Problem Statement: Number of Islands

You are given a 2-D matrix surface of size n*m. Each cell of the surface is either 1 (land) or 0 (water). Find the number of islands on the surface. An island is surrounded by water and is formed by connecting adjacent lands horizontally or vertically. Assume all four edges of the surface are all surrounded by water.


Example: surface: [[1, 1, 0, 1],[1, 0, 1, 1],[0, 1, 0, 1]]

Output: 3


Approach: BFS


Overall the idea is to find number of connected components.If adjacent cell is having 1, consider it as a connected node


Perform BFS and DFS at the index to make all the neighboring elements from '1' --> '0' as they are part of same island. If the interviewer says we can not mutate the array then maintain a separate m * n visited array and mark all the BFS and DFS elements as visited.


For BFS maintain a queue and push index of encountered '1' in queue and subsequently keep adding all the neighbors with value '1' till queue becomes empty.

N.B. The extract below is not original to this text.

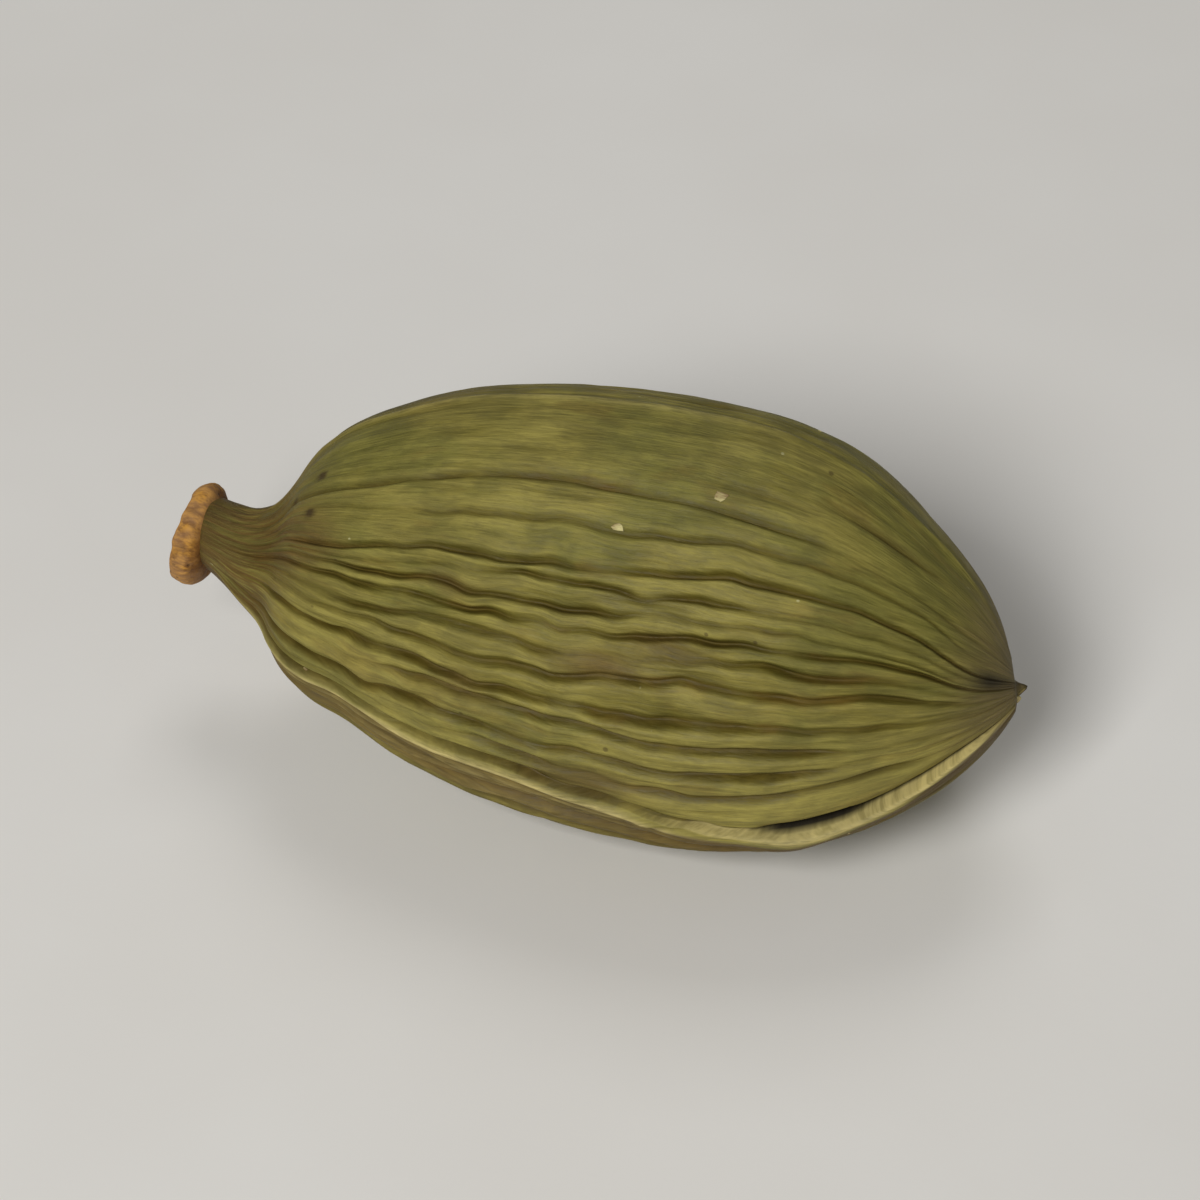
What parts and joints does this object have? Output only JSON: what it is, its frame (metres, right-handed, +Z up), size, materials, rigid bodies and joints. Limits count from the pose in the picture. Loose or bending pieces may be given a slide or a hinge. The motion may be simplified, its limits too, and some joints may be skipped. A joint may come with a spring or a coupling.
{
  "type": "green cardamom pod",
  "caption": "Dried green cardamom pod lying on its side: a ribbed, three-sided spindle husk with seam keels, the scar of its stalk at one end and a dry beak at the other.",
  "frame": {"origin": "on the surface the pod rests on, under the middle of its bounding box", "axes": "+X along the pod from the stalk scar to the beak, +Z up, -Y towards the seam that has sprung open"},
  "size_m": [0.016, 0.008, 0.0077],
  "materials": {
    "husk": "dry papery plant husk, satin, olive green with paler rib crests, straw-coloured seam keels and an orange-brown stalk scar"
  },
  "bodies": {
    "root": {"cardamom_pod": "husk"}
  },
  "joints": []
}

You can either take a visited matrix or modify the same matrix making 1 as 0 ( We have modified the same matrix)


Return the count.


C++ Implementation:

class Solution {
public:
    int DR[4]={1, 0, -1, 0};
    int DC[4]={0, -1, 0, 1};
    
    bool valid_index(int i, int j, vector<vector<char>>& grid) {
        if(i<0 || j<0 || i>=grid.size() || j>=grid[0].size())
            return false;
        return true;
    }
    
    void bfs(int i, int j, vector<vector<char>>& grid) {
        grid[i][j]='0';
        queue<pair<int, int>> q;
        q.push({i, j});
        while(!q.empty()) {
            int i=q.front().first;
            int j=q.front().second;
            q.pop();
            for(int k=0; k<4; k++) {
                int ci=DR[k]+i;
                int cj=DC[k]+j;
                if(!valid_index(ci, cj, grid))
                    continue;
                if(grid[ci][cj]=='1') {
                    q.push({ci, cj});
                    grid[ci][cj]='0';
                }
            }
        }
    }
    
    int numIslands(vector<vector<char>>& grid) {
        int n=grid.size();
        int m=grid[0].size();
        int no_of_islands=0;
        for(int i=0; i<n; i++) {
            for(int j=0; j<m; j++) {
                if(grid[i][j]=='1') {
                    no_of_islands++;
                    bfs(i, j, grid);
                }
            }
        }
        return no_of_islands;
    }
};


Python Implementation:

from collections import deque
class Solution:
    def numIslands(self, grid):
        if not grid: return 0
        m, n = len(grid), len(grid[0])
        ans = 0
        queue = deque()
        for i in range(m):
            for j in range(n):
                if grid[i][j] == 1:
                    queue.append([i, j])
                    grid[i][j] = 2
                    while queue:
                        X = [-1, 0, 0, 1]
                        Y = [0, 1, -1, 0]
                        x, y = queue.popleft()
                        for k in range(4):
                            xx, yy = x + X[k], y + Y[k]
                            if 0 <= xx < m and 0 <= yy < n and grid[xx][yy] == 1:
                                queue.append((xx, yy))
                                grid[xx][yy] = 2
                    ans += 1            
        return ans
ob1 = Solution()
print(ob1.numIslands([[1, 1, 0, 1],[1, 0, 1, 1],[0, 1, 0, 1]]))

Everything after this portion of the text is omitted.